- What is required -
Find the number of lines below in which the word "this" appears, and write that number only.
— Start —
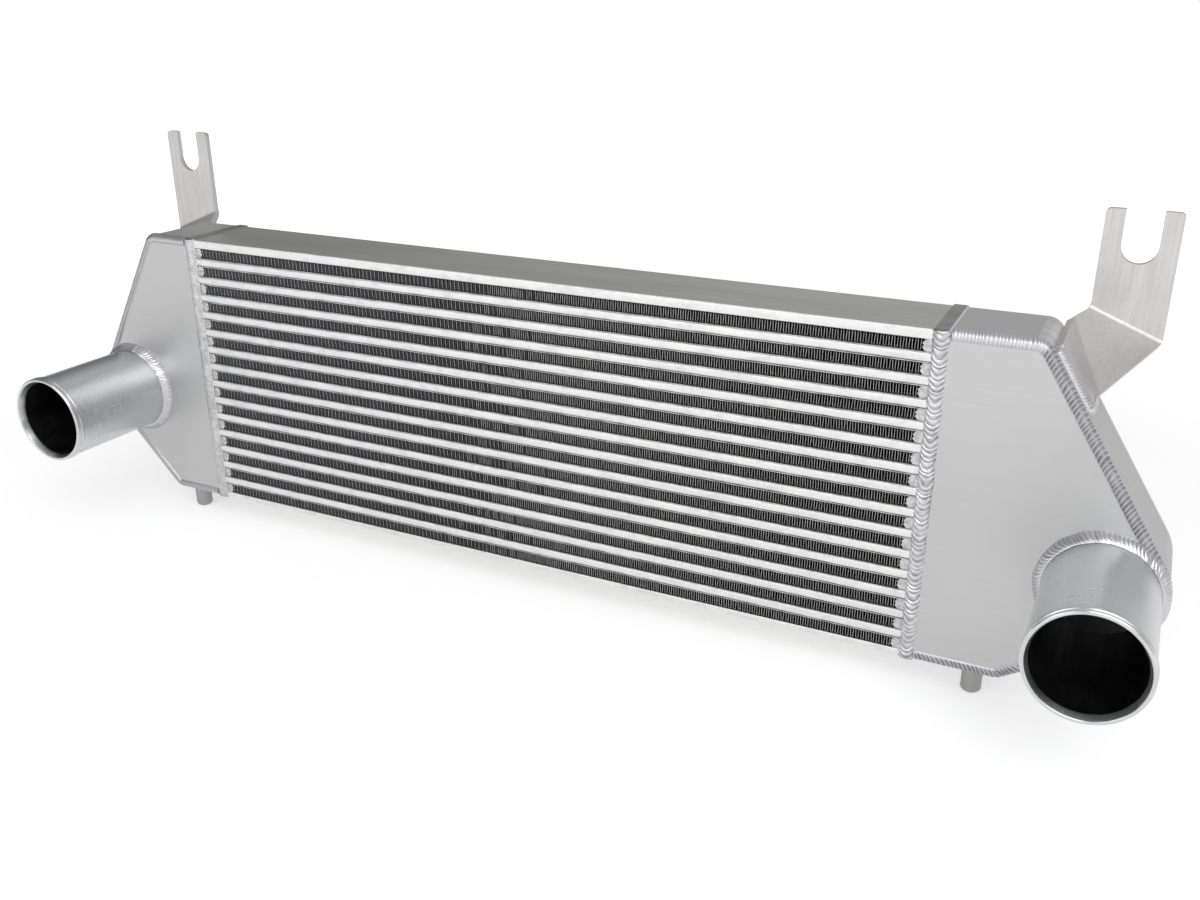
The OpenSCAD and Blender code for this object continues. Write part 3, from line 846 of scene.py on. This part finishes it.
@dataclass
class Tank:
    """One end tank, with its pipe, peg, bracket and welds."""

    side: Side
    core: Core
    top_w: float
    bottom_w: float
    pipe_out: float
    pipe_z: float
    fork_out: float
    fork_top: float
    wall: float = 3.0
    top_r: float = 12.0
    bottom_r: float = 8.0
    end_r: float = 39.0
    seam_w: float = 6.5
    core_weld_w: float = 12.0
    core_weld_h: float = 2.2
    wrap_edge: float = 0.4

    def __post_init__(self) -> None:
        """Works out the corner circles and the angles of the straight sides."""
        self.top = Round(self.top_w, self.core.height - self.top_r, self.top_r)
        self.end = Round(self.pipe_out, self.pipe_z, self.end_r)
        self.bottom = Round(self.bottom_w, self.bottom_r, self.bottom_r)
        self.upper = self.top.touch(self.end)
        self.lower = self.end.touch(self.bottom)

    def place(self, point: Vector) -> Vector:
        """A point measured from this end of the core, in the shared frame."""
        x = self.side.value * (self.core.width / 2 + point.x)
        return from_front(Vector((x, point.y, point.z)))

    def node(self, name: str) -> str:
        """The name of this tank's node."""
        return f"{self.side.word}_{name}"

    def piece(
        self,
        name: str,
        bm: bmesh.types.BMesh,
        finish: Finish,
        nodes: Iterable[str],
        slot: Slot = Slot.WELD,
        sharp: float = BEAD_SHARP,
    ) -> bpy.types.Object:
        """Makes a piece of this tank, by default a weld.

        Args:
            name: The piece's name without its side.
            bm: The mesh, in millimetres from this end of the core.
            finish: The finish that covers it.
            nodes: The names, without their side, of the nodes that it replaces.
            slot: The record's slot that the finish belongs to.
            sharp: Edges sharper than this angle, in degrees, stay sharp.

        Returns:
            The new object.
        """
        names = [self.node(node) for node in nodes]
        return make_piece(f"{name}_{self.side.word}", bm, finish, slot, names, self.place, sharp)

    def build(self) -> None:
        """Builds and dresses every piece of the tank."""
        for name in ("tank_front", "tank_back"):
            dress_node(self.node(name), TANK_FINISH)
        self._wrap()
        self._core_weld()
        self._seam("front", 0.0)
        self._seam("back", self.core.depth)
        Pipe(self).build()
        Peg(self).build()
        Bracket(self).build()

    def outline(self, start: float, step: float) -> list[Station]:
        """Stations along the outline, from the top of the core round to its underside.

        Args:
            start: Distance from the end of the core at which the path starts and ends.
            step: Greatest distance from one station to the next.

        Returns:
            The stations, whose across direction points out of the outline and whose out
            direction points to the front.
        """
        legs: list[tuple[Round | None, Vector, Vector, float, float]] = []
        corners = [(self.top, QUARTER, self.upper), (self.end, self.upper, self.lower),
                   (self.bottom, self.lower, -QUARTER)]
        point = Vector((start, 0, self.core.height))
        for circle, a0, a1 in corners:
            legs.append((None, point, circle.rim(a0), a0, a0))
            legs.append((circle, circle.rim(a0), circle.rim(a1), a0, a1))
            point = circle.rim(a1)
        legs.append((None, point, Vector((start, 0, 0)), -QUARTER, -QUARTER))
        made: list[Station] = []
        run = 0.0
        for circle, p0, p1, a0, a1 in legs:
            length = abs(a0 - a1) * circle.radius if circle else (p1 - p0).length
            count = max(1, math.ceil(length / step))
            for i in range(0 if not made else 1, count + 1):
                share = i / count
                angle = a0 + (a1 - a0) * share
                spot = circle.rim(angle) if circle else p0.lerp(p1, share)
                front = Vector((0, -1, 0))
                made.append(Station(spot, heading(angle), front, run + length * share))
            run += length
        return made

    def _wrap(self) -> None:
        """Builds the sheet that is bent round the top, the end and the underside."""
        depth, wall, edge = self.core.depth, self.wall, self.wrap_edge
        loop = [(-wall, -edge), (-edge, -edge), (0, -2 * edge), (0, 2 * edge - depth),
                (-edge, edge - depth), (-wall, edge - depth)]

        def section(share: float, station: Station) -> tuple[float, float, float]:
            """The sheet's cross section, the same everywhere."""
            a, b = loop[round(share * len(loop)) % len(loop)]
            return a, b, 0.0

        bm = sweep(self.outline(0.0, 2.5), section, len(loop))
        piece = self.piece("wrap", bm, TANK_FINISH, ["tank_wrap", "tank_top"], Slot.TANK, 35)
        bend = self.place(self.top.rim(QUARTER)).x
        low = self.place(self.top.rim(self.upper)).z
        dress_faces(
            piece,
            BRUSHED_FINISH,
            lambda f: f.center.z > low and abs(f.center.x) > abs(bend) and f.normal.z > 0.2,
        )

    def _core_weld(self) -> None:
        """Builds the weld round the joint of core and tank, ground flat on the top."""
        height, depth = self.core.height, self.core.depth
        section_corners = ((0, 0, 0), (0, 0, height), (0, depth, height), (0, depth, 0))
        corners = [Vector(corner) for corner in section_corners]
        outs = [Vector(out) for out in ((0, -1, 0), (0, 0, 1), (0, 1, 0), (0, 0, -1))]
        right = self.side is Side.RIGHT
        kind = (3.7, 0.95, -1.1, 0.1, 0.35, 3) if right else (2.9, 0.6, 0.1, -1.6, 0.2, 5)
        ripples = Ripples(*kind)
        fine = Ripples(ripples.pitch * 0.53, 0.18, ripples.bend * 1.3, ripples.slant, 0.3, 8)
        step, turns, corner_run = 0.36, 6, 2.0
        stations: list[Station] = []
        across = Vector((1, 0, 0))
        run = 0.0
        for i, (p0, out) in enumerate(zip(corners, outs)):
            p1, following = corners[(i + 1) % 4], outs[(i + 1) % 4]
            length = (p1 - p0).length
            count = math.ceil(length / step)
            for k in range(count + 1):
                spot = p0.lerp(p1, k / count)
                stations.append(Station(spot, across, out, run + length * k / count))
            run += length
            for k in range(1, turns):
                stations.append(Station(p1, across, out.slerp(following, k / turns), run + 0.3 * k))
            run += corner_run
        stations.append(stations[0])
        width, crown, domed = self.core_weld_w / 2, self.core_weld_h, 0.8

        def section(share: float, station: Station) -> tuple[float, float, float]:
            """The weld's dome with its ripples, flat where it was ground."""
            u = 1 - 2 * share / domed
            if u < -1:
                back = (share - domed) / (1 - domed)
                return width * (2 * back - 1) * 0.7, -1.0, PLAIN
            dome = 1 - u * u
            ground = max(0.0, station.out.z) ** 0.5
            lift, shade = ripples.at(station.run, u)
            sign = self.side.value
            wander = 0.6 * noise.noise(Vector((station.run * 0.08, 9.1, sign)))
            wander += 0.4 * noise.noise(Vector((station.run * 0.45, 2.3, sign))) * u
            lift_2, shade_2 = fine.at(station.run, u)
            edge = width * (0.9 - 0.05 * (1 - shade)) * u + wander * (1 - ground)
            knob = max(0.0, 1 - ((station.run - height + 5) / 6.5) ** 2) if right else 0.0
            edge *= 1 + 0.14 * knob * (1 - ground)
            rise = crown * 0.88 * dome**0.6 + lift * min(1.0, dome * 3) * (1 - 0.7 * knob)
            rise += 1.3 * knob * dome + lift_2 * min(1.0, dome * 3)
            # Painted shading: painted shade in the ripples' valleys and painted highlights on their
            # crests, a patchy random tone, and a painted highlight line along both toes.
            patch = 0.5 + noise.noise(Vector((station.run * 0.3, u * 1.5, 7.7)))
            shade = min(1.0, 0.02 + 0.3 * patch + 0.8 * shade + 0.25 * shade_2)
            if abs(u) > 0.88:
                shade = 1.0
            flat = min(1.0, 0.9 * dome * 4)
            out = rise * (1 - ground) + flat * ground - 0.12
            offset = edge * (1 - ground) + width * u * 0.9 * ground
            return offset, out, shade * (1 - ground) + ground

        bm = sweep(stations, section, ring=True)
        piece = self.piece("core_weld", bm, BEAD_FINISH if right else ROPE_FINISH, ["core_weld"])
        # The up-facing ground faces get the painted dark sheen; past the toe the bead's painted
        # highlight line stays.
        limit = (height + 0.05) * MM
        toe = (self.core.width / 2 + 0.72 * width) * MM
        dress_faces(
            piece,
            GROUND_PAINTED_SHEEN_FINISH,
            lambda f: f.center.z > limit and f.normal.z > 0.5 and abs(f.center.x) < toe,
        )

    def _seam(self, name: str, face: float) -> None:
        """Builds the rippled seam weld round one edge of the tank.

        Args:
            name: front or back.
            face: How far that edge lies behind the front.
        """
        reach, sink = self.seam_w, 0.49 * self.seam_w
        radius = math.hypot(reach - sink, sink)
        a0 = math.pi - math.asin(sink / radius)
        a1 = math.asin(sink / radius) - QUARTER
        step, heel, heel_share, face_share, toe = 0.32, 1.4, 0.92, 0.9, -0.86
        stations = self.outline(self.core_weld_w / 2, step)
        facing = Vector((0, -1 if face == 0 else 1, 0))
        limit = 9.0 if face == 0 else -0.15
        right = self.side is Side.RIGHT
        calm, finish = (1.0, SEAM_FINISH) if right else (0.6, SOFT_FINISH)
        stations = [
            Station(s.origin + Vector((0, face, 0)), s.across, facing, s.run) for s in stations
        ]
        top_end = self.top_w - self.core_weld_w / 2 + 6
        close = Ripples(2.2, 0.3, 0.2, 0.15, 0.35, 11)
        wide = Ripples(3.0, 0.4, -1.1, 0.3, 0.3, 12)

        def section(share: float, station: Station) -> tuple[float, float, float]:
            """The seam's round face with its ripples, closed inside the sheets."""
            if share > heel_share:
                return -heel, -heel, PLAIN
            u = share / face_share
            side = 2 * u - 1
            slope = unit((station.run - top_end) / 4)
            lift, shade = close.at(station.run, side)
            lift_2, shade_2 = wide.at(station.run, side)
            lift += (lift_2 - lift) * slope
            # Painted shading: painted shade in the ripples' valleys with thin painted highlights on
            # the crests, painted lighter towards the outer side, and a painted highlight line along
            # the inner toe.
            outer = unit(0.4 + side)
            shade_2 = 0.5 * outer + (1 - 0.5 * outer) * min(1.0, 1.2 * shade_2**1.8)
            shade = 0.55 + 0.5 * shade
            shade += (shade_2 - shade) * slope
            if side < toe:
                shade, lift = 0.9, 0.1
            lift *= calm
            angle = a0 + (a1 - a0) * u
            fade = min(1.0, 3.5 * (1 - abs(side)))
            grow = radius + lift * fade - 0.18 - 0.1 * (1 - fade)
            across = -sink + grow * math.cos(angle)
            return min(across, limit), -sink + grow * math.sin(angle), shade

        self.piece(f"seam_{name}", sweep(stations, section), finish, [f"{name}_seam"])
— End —
- Task answer -
6